115. GDF ajoute qu'en tout état de cause, ces contrats n'ont été conclus que par un nombre très limité de centres (quatre au total) et concernent un nombre de clients négligeable par rapport à la taille globale du marché concerné.
116. Le Conseil a relevé, dans sa décision n° 99-D-51 précitée, que la combinaison d'aides commerciales, aboutissant à une baisse de prix, et d'une clause d'exclusivité, pouvait avoir pour effet d'exclure, de façon durable, les autres concurrents de l'approvisionnement en énergie de la zone concernée. En l'espèce, dans la mesure où la pénalité encourue est comparable au montant de l'aide et n'a d'effet sur le choix de l'énergie qu'au moment de l'installation des appareils de chauffage, de cuisson et de production d'eau chaude, la clause d'exclusivité contenue dans le contrat conclu par le centre EDF GDF Services de la Sarthe avec un particulier n'est pas de nature à exclure durablement les énergies concurrentes.De même, le protocole passé par la mairie de Charlieu avec le centre EDF GDF Services de la Loire prévoit que dans l'hypothèse où l'un ou plusieurs des acquéreurs de terrains du lotissement concerné ne choisirait pas un chauffage au gaz, seule devra être remboursée la différence entre le coût du raccordement du ou des terrains concernés et le prix préférentiel facturé initialement pas GDF. Enfin, en ce qui concerne le contrat conclu entre le centre EDF GDF Services de Marseille et une copropriété, prévoyant l'usage exclusif du gaz pendant une durée de cinq ans, le non respect de cette clause entraînant le remboursement du montant des travaux, soit 14 600 F TTC, la durée de l'exclusivité n'est pas excessive au regard de la durée de vie d'un appareil de chauffage et le montant de la pénalité correspond à celui de l'aide consentie.

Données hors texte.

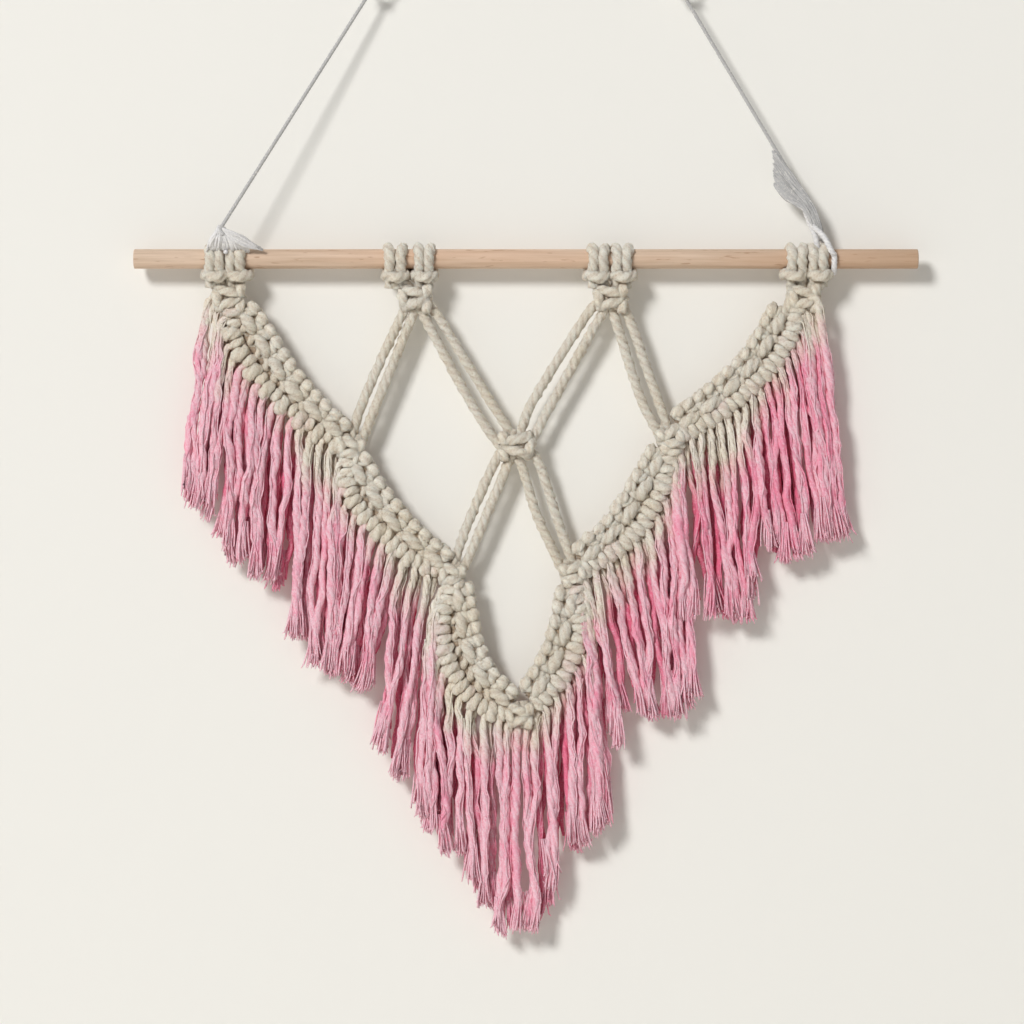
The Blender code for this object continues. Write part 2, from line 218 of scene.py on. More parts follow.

117. En revanche, le centre EDF GDF Services de Savoie, a conclu, le 2 février 1994, avec l'OPAC de Savoie, une convention de "Partenariat Qualité-Confort-Performance en logements", qui comporte une clause prévoyant le remboursement de la totalité des primes versées au titre des programmes immobiliers réalisés par l'office d'HLM au cas où un seul programme immobilier ne serait pas équipé au gaz naturel. Dans ce cas, la pénalité paraît en effet, excessive au regard du manque à gagner encouru par GDF et est de nature à restreindre l'accès des producteurs d'énergie concurrentes au marché de l'énergie destinée au chauffage et à la production d'eau chaude sanitaire, dans la zone considérée. Néanmoins, il convient de constater que la pratique en cause ne se retrouve que dans une seule convention et que l'application des pénalités qu'elle prévoit n'a jamais été mise en œuvre. Cette pratique n'a donc pu affecter de façon sensible la concurrence sur le marché national de la fourniture d'énergie pour le chauffage et la production d'eau chaude.
118. Il résulte de l'ensemble de ce qui précède que les pratiques mises en cause et imputées à GDF ne sont pas qualifiables au regard de l'article L. 420-2 du Code de commerce.
DÉCISION
Article 1 : Il n'est pas établi que EDF et GDF aient enfreint les dispositions de l'article L. 420-1 du Code de commerce.
Article 2 : Il n'est pas établi que GDF ait enfreint les dispositions de l'article L. 420-2 du Code de commerce.